Implementation:Facebookresearch Audiocraft SoundDataset
| Knowledge Sources | |
|---|---|
| Domains | Audio_Data, Sound_Generation |
| Last Updated | 2026-02-14 01:00 GMT |
Overview
Concrete tool for loading and augmenting environmental sound datasets with text descriptions and audio mixing provided by the AudioCraft library.
Description
SoundDataset extends InfoAudioDataset to provide a dataset for environmental/general sound generation. It supports audio mixing augmentation where pairs of audio samples are blended with configurable SNR, enabling data augmentation during training. The dataset returns SoundInfo segments containing text descriptions and optional self-conditioning waveforms.
Usage
Import this class when you need to load environmental sound datasets for training AudioGen or similar sound generation models.
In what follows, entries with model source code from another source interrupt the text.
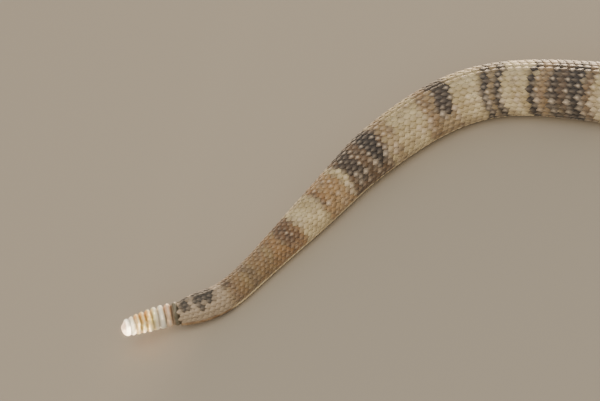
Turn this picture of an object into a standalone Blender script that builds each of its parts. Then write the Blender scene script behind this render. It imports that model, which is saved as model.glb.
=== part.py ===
"""A southwestern speckled rattlesnake, life size, lying on a level surface.

The animal is built along one curved route, measured in millimetres along its back from the tip of
the rattle to the snout. The flesh is a chain of lofted lengths that meet end to end, the rattle is
a row of fused horn segments, and the head is a finer loft with its mouth, eyes, nostrils and heat
pits cut in. The middle of its box stands over the origin and the belly rests at z = 0.
"""

import math

import bmesh
import bpy
import numpy as np
from mathutils import Matrix, Vector

MM = 0.001
GAP = 0.3
OBJECT_NAME = "speckled_rattlesnake"

# Where each length ends, in mm along the back from the rattle's tip
RATTLE_END = 28.5
VENT = 94.0
BODY_ENDS = [VENT, 220.0, 345.0, 470.0, 595.0, 720.0, 845.0]
HEAD_START = 908.0
SNOUT = 950.0
HEAD_LENGTH = SNOUT - HEAD_START

# The route: (distance, heading in degrees, turning left from +X)
HEADINGS = [
    (0, 6), (15, 4), (29, -12), (45, 4), (65, 28), (101, 27), (135, 30), (159, 21), (185, 12),
    (206, -2), (225, -21), (247, -38), (271, -45), (303, -47), (482, 55), (530, 55),
    (700, -38), (738, -38), (862, 22), (912, 6), (950, 6),
]
HEADING_BLUR = 11
ROUTE_START = (-408.8, -33.7)

# How far the belly leaves the floor at the two ends
TAIL_LIFT = 9.0
TAIL_LIFT_START = 60.0
TAIL_LIFT_POWER = 1.8
HEAD_LIFT = 7.0
HEAD_LIFT_START = 850.0
HEAD_LIFT_END = 908.0

# Width of the body over its scales: (distance, mm); its height is a share of that
WIDTHS = [
    (28, 11.2), (34, 13.0), (42, 14.6), (56, 14.3), (74, 14.8), (90, 16.5), (118, 19.8),
    (140, 21.9), (160, 24.6), (185, 26.2), (205, 27.4), (240, 28.2), (290, 30.2), (360, 32.0),
    (470, 33.5), (600, 32.5), (700, 30.0), (780, 26.0), (840, 21.5), (880, 17.5), (908, 16.0),
]
HEIGHT_SHARES = [
    (28, 1.10), (45, 0.97), (110, 0.92), (240, 0.88), (470, 0.85), (780, 0.88), (908, 0.92),
]
WIDEST_LEVEL = 0.45
BACK_POWER = 2.1
BELLY_POWER = 2.5
BELLY_SINK = 0.05
BODY_POINTS = 24
BODY_STEP = 9.0

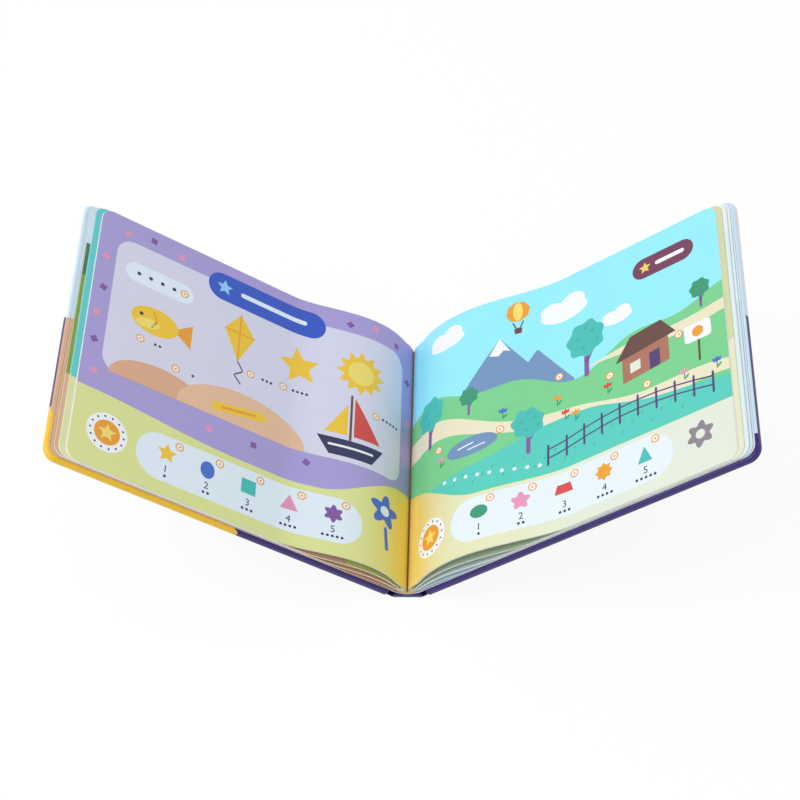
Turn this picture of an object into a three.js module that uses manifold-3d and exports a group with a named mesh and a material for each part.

It is the standard dataset class used by the AudioGen training pipeline and supports pairing-based mixing augmentation for improved generalization.
Code Reference
Source Location
- Repository: Facebookresearch_Audiocraft
- File: audiocraft/data/sound_dataset.py
- Lines: 1-330
Signature
class SoundDataset(InfoAudioDataset):
def __init__(self, *args, **kwargs):
"""
Reads pairing_list from cfg.datasource, sets up mix_p, mix_snr_low,
mix_snr_high, mix_min_overlap for audio mixing augmentation.
"""
def __getitem__(self, index: int):
"""Returns (wav, SoundInfo) with optional mixing augmentation."""
Import
from audiocraft.data.sound_dataset import SoundDataset, SoundInfo
I/O Contract
Inputs
| Name | Type | Required | Description |
|---|---|---|---|
| index | int | Yes | Index into the dataset |
| cfg.datasource.pairing_list | str | No | Path to pairing list for mixing augmentation |
| cfg.datasource.mix_p | float | No | Probability of applying mix augmentation (default 0) |
| cfg.datasource.mix_snr_low | float | No | Lower bound of mixing SNR in dB (default -5) |
| cfg.datasource.mix_snr_high | float | No | Upper bound of mixing SNR in dB (default 5) |
Outputs
| Name | Type | Description |
|---|---|---|
| wav | torch.Tensor | Audio waveform tensor [C, T] |
| info | SoundInfo | Metadata segment with description and self_wav fields |
Usage Examples
Basic Dataset Loading
from audiocraft.data.sound_dataset import SoundDataset
# SoundDataset is typically instantiated via Hydra config
# through the solver's build_dataloaders method.
# Direct usage:
dataset = SoundDataset(
meta=audio_meta_list,
segment_duration=10.0,
sample_rate=16000,
)
wav, info = dataset[0]
print(info.description) # Text description of the sound
print(wav.shape) # [1, 160000] for mono 16kHz, 10s